What is the flow rate in an open-ended pipe with increasing gauge pressure?

[agondouin]

This is not a homework problem but I'm going to try and present it like one.

1. Water is flowing through a horizontal, open-ended pipe, of constant diameter. A pump is mounted upstream and the water flows through the pipe. The pump supplies a gauge pressure of 20 psi and the flow rate is 8 gpm. A larger pump is used to increase the gauge pressure to 80 psi. What is the flow rate?



2. I tried to use Bernoulli's equation: P/rho + 1/2*v² + gz = constant



3. I tried to apply Bernoulli's equation to two points in the pipe, after the pump and at the pipe outlet. P1 is the upstream pressure with the small pump. P2 is the upstream pressure with the big pump, and Pe is the pressure at the pipe exit. I think Pe is atmospheric pressure.


I get: P1-Pe = rho(ve²-v1²), and P2-Pe = rho(ve²-v2²)

Then I tried dividing these two. So I got:
Pgauge 1/Pgauge 2 = (ve²-v1²)/(ve²-v1²)

I'm not sure what to do after this, or if I've done this right so far.I must be missing something. Any help is greatly appreciated

 

[tiny-tim]

welcome to pf!

hi agondouin! welcome to pf!

i think you can asume that v₁ = v₂ = 0

also, gauge pressure = pressure minus atmospheric pressure, so P_e = 0

 

[agondouin]

Thanks Tim!

If I assume that V1 and V2 are both zero, I can simplify and get V2e = V1e * sqrt(P2/P1). If I plug in the numbers from my example, then I get a flow rate of 16 gpm for the larger pump.

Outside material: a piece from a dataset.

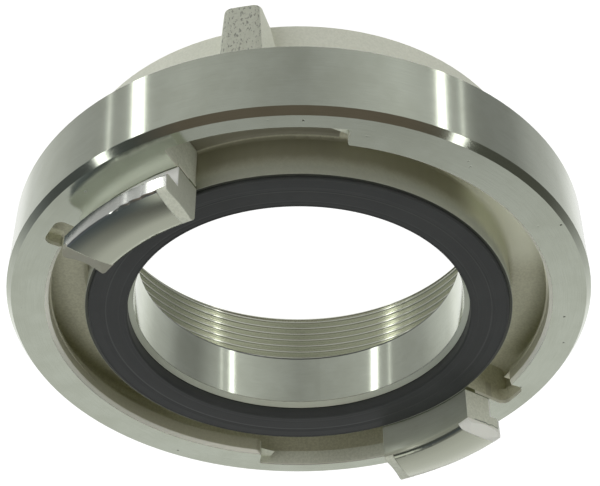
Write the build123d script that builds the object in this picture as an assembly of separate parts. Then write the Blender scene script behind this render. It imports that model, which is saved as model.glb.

It makes sense that the flow should ge greater with a bigger pump. What I don't understand is why the flow is zero after the pump. I thought that conservation of mass meant that the flow rate through the entire pipe had to be constant, so that the flow can't be zero anywhere and still have water coming out. Can you explain why we can set V1 and V2 zero?